In fact, “the economy” does not produce an undifferentiated mass we call “output.” Instead, the millions of producers who bring forth “aggregate supply” provide an almost infinite variety of specific goods and services that differ in countless ways. Moreover, an immense amount of what goes on in a market economy consists of dealings among producers who supply no “final” goods and services at all, but instead supply raw materials, components, intermediate products, and services to one another. Because these producers are connected in an intricate pattern of relations, which must assume certain proportions if the entire arrangement is to work effectively, critical consequences turn on what in particular gets produced, when, where, and how.

These extraordinarily complex micro-relationships are what we are really referring to when we speak of “the economy.” It is definitely not a single, simple process for producing a uniform, aggregate glop. Moreover, when we speak of “economic action,” we are referring to the choices that millions of diverse participants make in selecting one course of action and setting aside a possible alternative. Without choice, constrained by scarcity, no true economic action takes place. Thus, vulgar Keynesianism, which purports to be an economic model or at least a coherent framework of economic analysis, actually excludes the very possibility of genuine economic action, substituting for it a simple, mechanical conception, the intellectual equivalent of a baby toy.
Compare this to what Krugman claims: that all that is needed for the government to "create prosperity" is for the central banks to print money and the government to borrow and spend. Yet, the profession claims that Krugman is the better economist? Somehow, I doubt it.

7 comments:

Neither Left nor Wrong said...

When I read Paul Krugman's articles I am reminded of that paragraph of chapter one of Hazlitt's book "Economics in One Lesson" where he states, "There are men regarded today as brilliant economists, who deprecate saving and recommend squandering on a national scale as the way of economic salvation; and when anyone points to what the consequences of these policies will be in the long run, they reply flippantly, as might the prodigal son of a warning father: “In the long run we are all dead.” And such shallow wisecracks pass as devastating epigrams and the ripest wisdom."

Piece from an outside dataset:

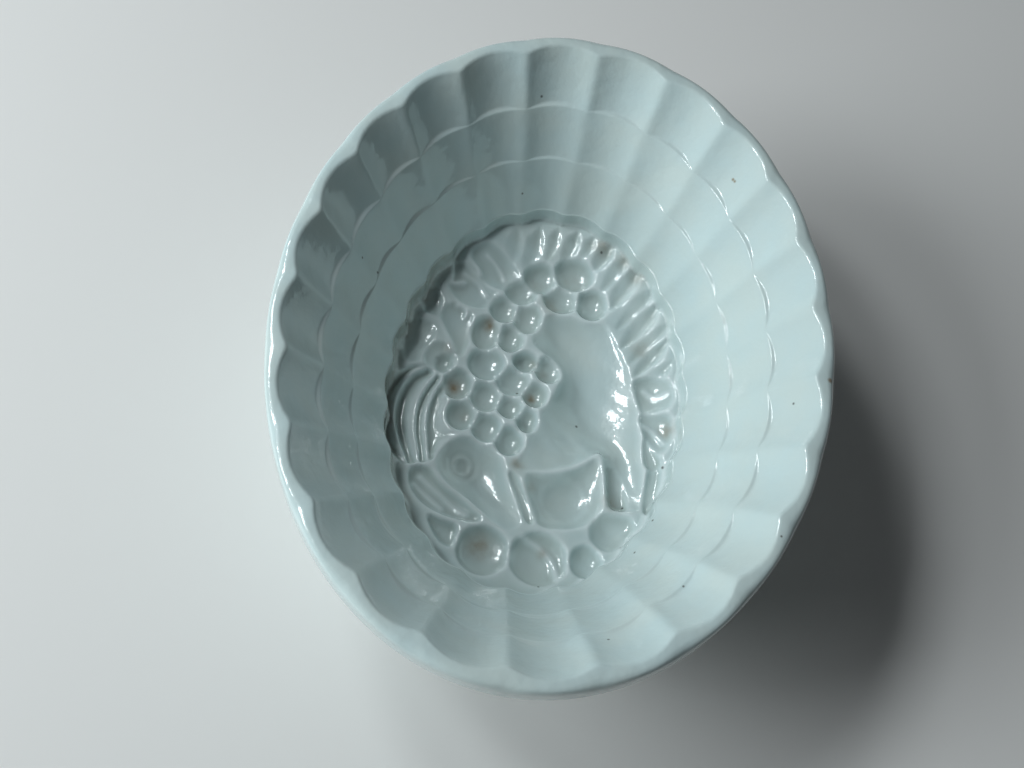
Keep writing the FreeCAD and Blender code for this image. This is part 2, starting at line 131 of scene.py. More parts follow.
# Fruit and leaves with an outline of their own: depth, how far the wall reaches in, how much
# of the depth lies in a wide shallow bowl, and the points of a smooth closed outline.
OUTLINED = {
    "gourd": (6.4, 1.0, 0.95, [
        (-2.2, -21.2), (-1.0, -18.6), (0.4, -12.4), (1.8, -6.0), (4.2, -0.4), (6.6, 5.4), (6.4, 11.2),
        (2.0, 15.0), (-2.4, 18.6), (-1.4, 25.0), (2.0, 28.4), (6.8, 28.6), (11.4, 27.8), (16.4, 28.0),
        (19.2, 25.4), (22.0, 20.6), (24.8, 15.4), (27.0, 10.2), (28.8, 5.2), (29.6, 0.2), (30.8, -4.4),
        (32.2, -12.0), (33.0, -20.0), (33.2, -26.2), (30.2, -27.8), (25.6, -28.4), (24.0, -25.6),
        (22.8, -18.6), (21.6, -12.8), (19.4, -12.2), (16.0, -15.4), (11.4, -18.4), (6.2, -20.2),
        (1.6, -21.2),
    ]),
    "stalk": (3.4, 1.6, 0.2, [
        (23.0, -15.4), (25.0, -14.6), (27.0, -15.2), (28.6, -18.0), (29.2, -22.0), (29.4, -27.2),
        (25.8, -27.8), (24.4, -25.0), (23.4, -19.6),
    ]),
    "apple": (4.6, 1.0, 0.95, [
        (1.8, -23.0), (6.2, -22.2), (11.4, -20.6), (16.0, -17.8), (19.4, -14.6), (21.2, -17.4), (22.2, -22.6),
        (22.4, -28.0), (20.2, -33.0), (15.2, -35.8), (9.6, -36.8), (6.0, -36.0), (3.6, -31.2), (1.8, -26.8),
    ]),
    "pear": (5.2, 1.0, 0.95, [
        (-23.4, -22.0), (-21.2, -17.6), (-18.0, -15.8), (-14.0, -15.5), (-9.8, -16.2), (-7.2, -18.6),
        (-5.4, -22.0), (-3.4, -26.4), (-1.0, -30.6), (0.8, -34.8), (0.6, -38.0), (-2.0, -39.6),
        (-5.0, -38.6), (-8.6, -36.0), (-12.6, -33.4), (-17.2, -31.0), (-20.4, -28.6), (-22.8, -25.6),
    ]),
    "stem_gap": (1.7, 0.9, 0.3, [
        (-3.4, -23.4), (-1.4, -24.6), (1.8, -29.4), (4.4, -34.6), (4.2, -36.6), (2.9, -35.8),
        (-0.2, -30.4), (-2.4, -26.2),
    ]),
    "near_leaf": (2.8, 1.4, 0.6, [
        (-29.8, -27.4), (-27.2, -26.4), (-25.0, -27.0), (-22.6, -29.4), (-19.4, -31.6), (-15.4, -33.6),
        (-11.6, -36.2), (-9.6, -38.0), (-11.4, -39.2), (-15.6, -39.0), (-19.8, -38.4), (-23.8, -37.0),
        (-27.2, -34.6), (-29.6, -31.0),
    ]),
    "near_berry": (2.4, 1.4, 0.5, [
        (-22.8, -40.2), (-18.8, -40.8), (-15.8, -41.4), (-15.0, -43.8), (-15.6, -46.8), (-18.2, -46.6),
        (-21.0, -43.8),
    ]),
    "side_fig": (2.6, 1.8, 0.8, [
        (22.4, -31.0), (26.6, -29.8), (30.6, -30.2), (31.6, -33.6), (29.0, -38.6), (25.0, -40.6),
        (21.4, -38.4), (20.6, -34.4),
    ]),
    "right_leaf_1": (2.6, 1.6, 0.7, [
        (27.6, 11.4), (31.6, 13.6), (36.2, 13.0), (38.4, 9.4), (38.0, 5.4), (34.6, 3.2), (31.0, 2.6),
        (29.4, 5.6),
    ]),
    "right_leaf_2": (2.6, 1.6, 0.7, [
        (30.4, 1.0), (34.4, 2.4), (38.2, 1.6), (39.4, -3.0), (38.2, -7.6), (36.0, -9.6), (32.6, -5.0),
    ]),
    "right_leaf_3": (2.2, 1.2, 0.4, [
        (32.4, -5.4), (34.8, -8.0), (37.2, -12.0), (36.0, -14.6), (33.2, -13.0),
    ]),
    "right_leaf_4": (1.6, 1.2, 0.3, [
        (34.8, -14.6), (37.4, -14.2), (37.4, -20.4), (36.0, -27.2), (34.4, -27.0), (34.2, -20.6),
    ]),
    "left_leaf_1": (1.7, 1.4, 0.7, [
        (-25.4, 44.4), (-21.4, 46.6), (-16.6, 45.4), (-11.6, 41.4), (-8.8, 36.8), (-12.6, 33.8),
        (-17.8, 34.4), (-22.2, 37.0), (-25.0, 40.4),
    ]),
    "left_leaf_2": (1.7, 1.4, 0.7, [
        (-30.0, 37.8), (-26.6, 38.8), (-22.8, 36.0), (-18.4, 33.2), (-15.0, 31.0), (-17.6, 27.0),
        (-23.2, 26.4), (-27.8, 29.4), (-29.8, 33.4),
    ]),
    "left_leaf_3": (1.7, 1.4, 0.7, [
        (-28.6, 25.2), (-25.4, 25.6), (-21.8, 23.6), (-20.8, 19.4), (-21.2, 14.0), (-22.6, 9.4),
        (-24.8, 12.2), (-27.6, 17.0), (-29.8, 20.8),
    ]),
    "left_leaf_4": (1.1, 1.4, 0.7, [
        (-36.4, 27.0), (-33.8, 29.0), (-31.2, 27.4), (-30.6, 23.4), (-31.8, 20.4), (-35.2, 20.8),
        (-36.8, 23.6),
    ]),
    "left_leaf_5": (1.1, 1.4, 0.7, [
        (-38.2, 17.0), (-35.0, 18.4), (-31.4, 17.0), (-31.2, 13.0), (-33.0, 9.0), (-33.8, 5.6),
        (-37.0, 5.0), (-38.8, 10.0),
    ]),
}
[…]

And isn't good ole Paul full of shallow wisecracks?

Bob Roddis said...

Higgs is completely right. I would add to his vision of the Keynesian baby toy that the Keynesians view the baby toy as something that spins or moves, but not on its own. In their view, the baby toy is always stuck in neutral or in the stop position unless artifically moved or spun by money dilution and spending based upon massive debt.

Thus, the Keynesian vision consists primarily of a) the aggregate glop; and b) the spinning baby toy stuck in neutral without stimulus.